(Saved data entries)
·····

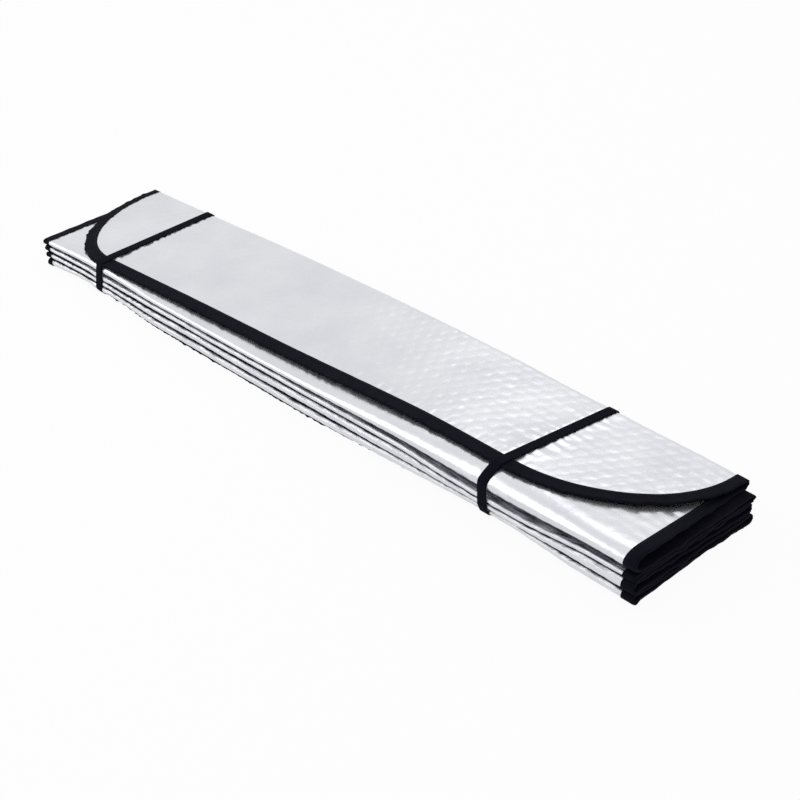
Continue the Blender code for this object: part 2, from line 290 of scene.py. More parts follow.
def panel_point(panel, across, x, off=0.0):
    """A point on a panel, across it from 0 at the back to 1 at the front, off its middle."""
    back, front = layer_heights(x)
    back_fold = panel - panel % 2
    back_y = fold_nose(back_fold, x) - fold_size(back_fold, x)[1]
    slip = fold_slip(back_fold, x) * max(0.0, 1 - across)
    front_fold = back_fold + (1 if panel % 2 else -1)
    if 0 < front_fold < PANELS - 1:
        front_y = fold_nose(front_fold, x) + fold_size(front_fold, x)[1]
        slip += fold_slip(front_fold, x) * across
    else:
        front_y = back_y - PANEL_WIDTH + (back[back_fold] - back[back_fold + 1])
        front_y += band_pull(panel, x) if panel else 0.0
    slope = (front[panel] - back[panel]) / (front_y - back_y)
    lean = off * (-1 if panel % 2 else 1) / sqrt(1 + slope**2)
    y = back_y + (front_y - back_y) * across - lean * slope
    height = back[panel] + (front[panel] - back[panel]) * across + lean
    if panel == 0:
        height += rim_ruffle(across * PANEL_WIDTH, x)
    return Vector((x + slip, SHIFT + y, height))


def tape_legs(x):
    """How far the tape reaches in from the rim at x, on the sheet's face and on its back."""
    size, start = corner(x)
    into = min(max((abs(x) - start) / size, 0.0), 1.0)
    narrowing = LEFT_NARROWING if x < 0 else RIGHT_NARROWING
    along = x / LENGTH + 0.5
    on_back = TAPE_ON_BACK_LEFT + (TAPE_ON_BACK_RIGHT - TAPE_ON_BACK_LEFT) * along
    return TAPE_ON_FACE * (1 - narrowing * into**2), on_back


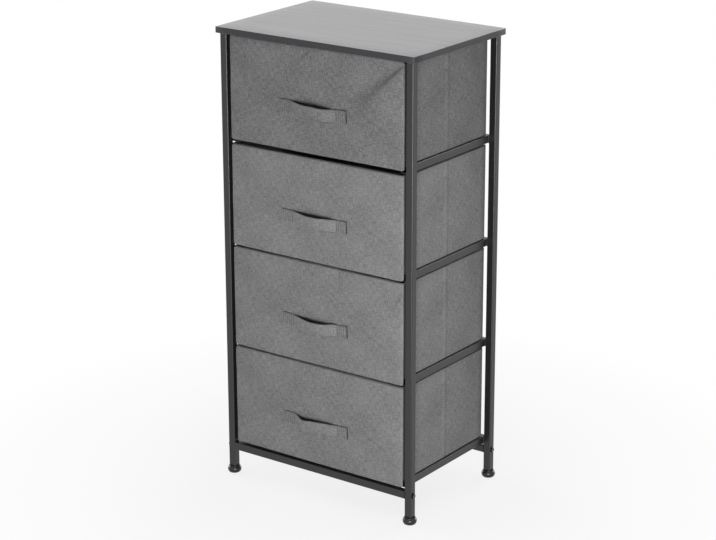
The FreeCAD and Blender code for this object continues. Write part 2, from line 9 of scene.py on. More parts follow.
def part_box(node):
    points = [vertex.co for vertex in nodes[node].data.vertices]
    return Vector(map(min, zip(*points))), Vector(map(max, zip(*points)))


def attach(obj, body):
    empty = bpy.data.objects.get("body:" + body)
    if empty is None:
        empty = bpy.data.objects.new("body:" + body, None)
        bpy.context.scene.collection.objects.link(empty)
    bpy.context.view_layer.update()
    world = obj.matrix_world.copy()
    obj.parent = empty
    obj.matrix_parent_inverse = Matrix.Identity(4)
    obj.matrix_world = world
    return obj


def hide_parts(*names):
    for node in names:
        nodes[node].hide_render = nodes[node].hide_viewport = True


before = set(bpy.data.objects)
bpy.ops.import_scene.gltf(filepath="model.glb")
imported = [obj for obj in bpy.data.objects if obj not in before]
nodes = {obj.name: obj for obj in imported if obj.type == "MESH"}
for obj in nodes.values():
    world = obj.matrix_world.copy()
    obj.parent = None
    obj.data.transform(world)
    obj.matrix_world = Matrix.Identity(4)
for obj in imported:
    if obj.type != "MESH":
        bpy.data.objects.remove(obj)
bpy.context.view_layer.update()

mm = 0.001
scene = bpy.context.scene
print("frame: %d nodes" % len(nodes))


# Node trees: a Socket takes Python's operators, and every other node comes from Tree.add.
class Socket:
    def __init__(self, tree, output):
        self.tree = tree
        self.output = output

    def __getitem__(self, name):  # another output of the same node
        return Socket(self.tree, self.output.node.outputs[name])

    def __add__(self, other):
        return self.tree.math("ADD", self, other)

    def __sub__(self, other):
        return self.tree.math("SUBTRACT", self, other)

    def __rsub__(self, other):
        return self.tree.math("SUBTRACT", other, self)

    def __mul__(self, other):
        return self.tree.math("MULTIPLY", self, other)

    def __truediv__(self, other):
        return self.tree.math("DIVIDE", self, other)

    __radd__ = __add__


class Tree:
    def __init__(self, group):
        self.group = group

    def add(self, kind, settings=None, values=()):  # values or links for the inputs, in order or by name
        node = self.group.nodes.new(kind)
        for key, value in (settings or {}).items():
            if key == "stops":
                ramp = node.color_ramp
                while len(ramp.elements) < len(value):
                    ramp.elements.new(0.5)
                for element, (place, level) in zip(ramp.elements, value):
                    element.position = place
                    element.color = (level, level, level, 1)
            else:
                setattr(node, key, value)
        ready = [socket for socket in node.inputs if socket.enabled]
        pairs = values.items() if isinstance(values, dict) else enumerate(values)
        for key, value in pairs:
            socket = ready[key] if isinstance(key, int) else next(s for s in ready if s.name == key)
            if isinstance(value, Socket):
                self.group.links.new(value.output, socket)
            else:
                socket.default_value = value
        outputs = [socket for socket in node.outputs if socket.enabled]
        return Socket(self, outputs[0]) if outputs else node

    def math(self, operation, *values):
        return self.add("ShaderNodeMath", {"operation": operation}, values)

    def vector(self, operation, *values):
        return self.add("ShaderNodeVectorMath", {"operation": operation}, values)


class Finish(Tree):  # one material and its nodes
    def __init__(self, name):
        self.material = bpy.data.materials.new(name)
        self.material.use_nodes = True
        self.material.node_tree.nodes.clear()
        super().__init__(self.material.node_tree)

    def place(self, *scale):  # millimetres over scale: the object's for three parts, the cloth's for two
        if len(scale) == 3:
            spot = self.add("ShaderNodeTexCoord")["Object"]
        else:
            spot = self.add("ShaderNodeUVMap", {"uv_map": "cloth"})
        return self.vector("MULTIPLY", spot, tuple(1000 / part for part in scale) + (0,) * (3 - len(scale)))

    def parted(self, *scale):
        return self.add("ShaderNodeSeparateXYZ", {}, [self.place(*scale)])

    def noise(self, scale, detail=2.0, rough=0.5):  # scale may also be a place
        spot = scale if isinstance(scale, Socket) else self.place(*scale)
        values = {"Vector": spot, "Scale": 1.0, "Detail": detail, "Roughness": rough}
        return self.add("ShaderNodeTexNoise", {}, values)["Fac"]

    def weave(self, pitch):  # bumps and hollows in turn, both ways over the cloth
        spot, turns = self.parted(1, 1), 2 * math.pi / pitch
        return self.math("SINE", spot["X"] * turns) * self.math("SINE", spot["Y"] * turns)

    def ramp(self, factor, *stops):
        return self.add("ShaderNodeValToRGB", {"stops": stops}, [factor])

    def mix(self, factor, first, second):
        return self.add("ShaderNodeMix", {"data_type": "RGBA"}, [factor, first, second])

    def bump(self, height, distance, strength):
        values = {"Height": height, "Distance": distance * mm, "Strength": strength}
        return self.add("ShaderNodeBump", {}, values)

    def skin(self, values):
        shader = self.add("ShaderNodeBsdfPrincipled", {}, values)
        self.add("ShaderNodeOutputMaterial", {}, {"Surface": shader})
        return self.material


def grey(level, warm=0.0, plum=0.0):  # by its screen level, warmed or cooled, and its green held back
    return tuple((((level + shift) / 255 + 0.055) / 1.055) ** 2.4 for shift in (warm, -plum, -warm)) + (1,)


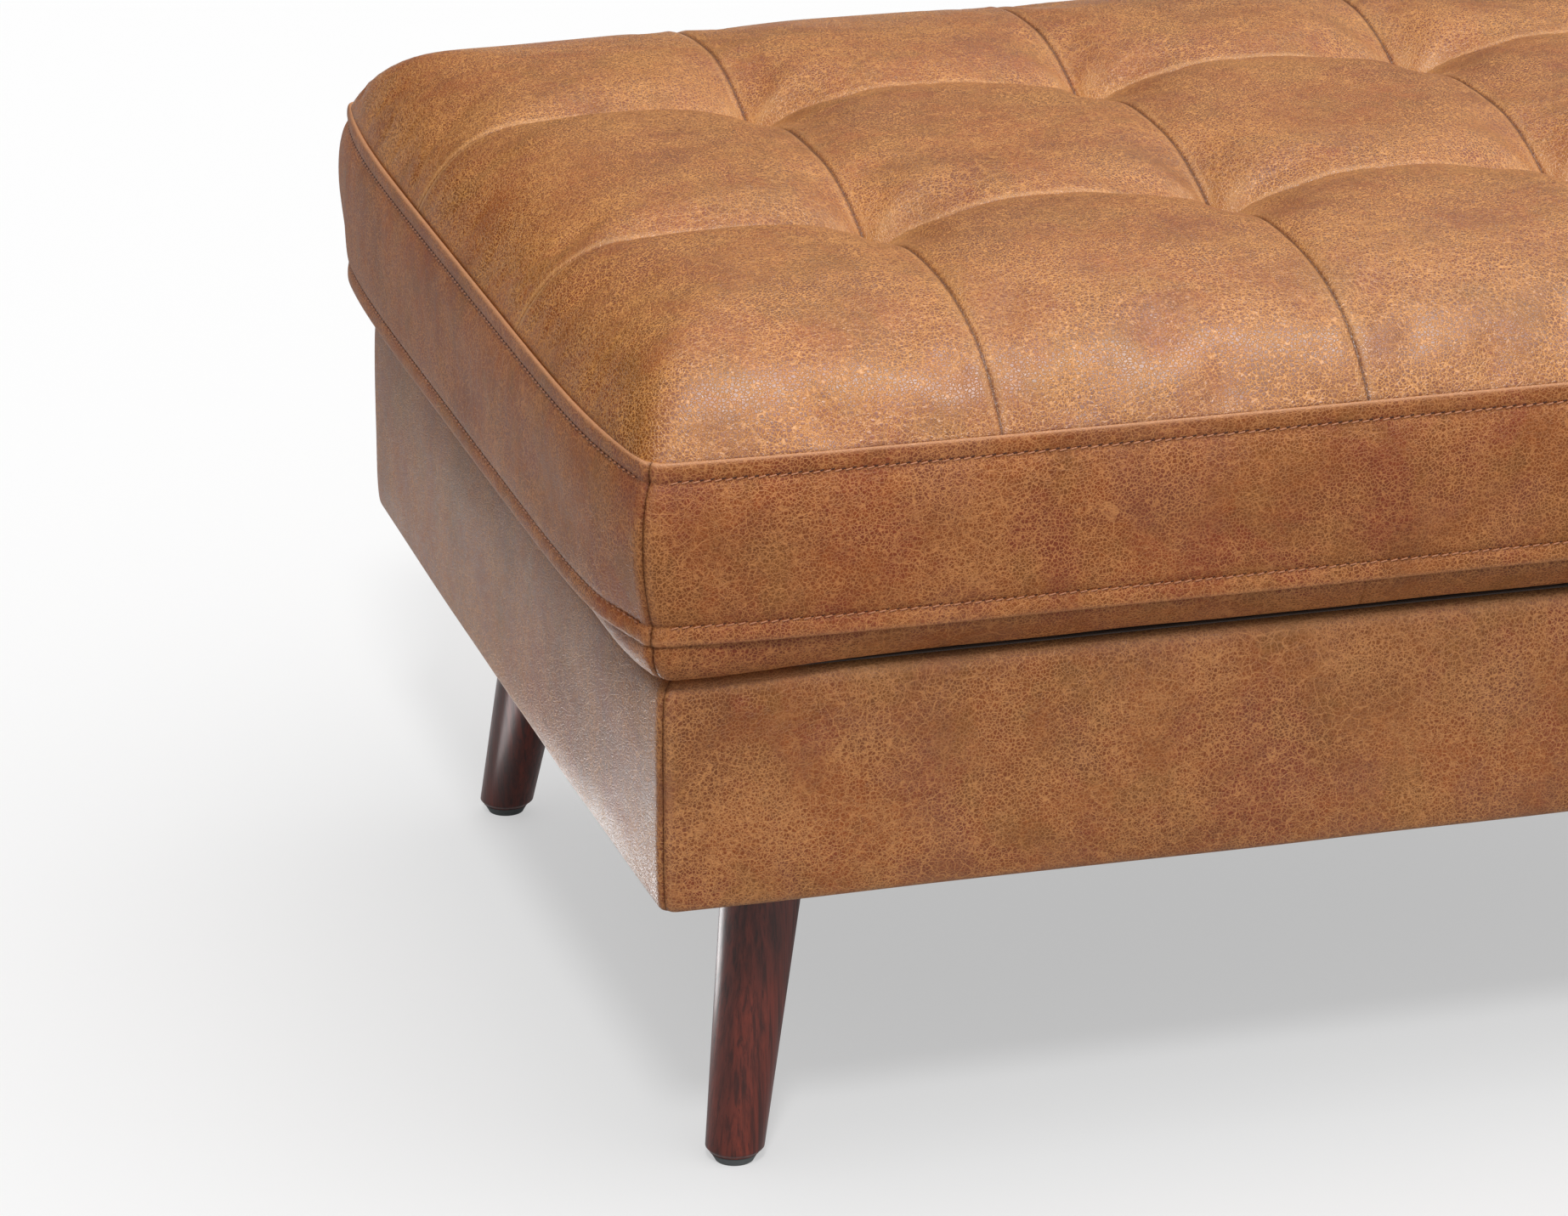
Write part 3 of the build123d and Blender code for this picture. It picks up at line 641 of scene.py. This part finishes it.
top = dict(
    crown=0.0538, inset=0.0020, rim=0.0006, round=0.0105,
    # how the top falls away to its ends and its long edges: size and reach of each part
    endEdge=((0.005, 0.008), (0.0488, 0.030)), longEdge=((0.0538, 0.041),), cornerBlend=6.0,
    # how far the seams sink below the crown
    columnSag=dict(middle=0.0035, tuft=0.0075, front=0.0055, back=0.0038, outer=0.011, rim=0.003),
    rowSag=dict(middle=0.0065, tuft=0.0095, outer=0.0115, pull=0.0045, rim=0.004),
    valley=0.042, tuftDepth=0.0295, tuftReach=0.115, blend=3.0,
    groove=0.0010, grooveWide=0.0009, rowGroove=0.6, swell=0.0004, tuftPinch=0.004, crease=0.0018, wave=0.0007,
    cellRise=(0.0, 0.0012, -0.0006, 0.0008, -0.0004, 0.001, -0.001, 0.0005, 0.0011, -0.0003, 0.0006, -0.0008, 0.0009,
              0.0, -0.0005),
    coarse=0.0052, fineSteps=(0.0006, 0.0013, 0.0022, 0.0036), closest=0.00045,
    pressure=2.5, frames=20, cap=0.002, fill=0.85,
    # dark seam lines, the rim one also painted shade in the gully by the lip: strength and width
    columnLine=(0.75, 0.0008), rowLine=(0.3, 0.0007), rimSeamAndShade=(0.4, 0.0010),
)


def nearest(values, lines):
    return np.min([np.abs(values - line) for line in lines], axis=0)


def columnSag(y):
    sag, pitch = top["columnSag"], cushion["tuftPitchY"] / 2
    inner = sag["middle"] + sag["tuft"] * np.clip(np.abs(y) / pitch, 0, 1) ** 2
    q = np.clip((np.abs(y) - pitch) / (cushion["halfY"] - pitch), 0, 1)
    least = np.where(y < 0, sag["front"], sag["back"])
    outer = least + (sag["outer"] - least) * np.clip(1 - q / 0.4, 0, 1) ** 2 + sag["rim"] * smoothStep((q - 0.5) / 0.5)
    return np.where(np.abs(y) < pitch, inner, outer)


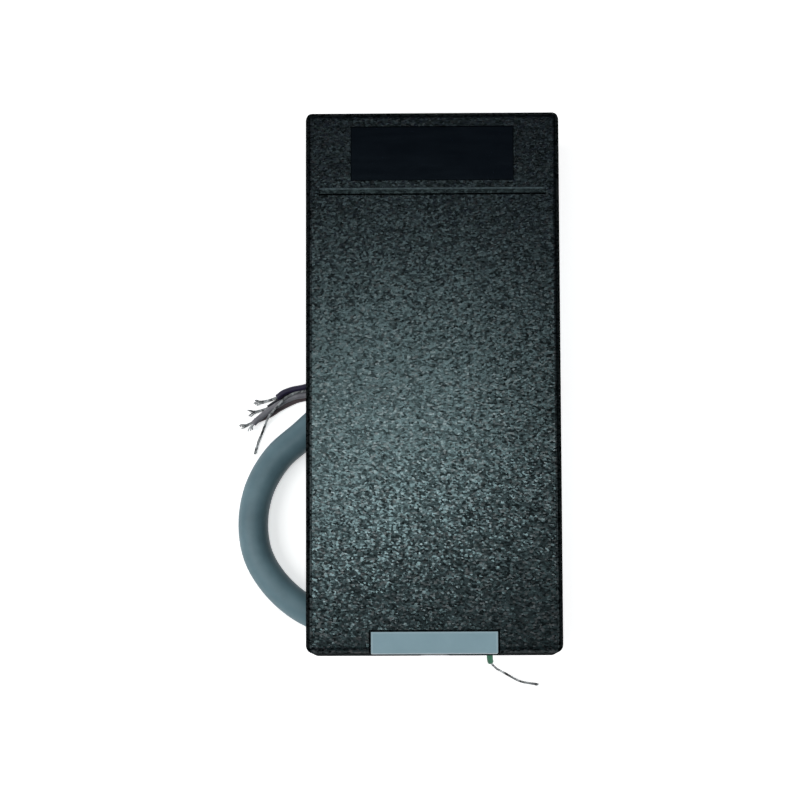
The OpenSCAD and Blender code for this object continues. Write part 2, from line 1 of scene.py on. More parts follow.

·····

From the records above, print exactly the lines that run from the line with "The FreeCAD and" to the line with "if empty is", inclusive.

--- SOLUTION FOR THIS TASK ---
The FreeCAD and Blender code for this object continues. Write part 2, from line 9 of scene.py on. More parts follow.
def part_box(node):
    points = [vertex.co for vertex in nodes[node].data.vertices]
    return Vector(map(min, zip(*points))), Vector(map(max, zip(*points)))


def attach(obj, body):
    empty = bpy.data.objects.get("body:" + body)
    if empty is None:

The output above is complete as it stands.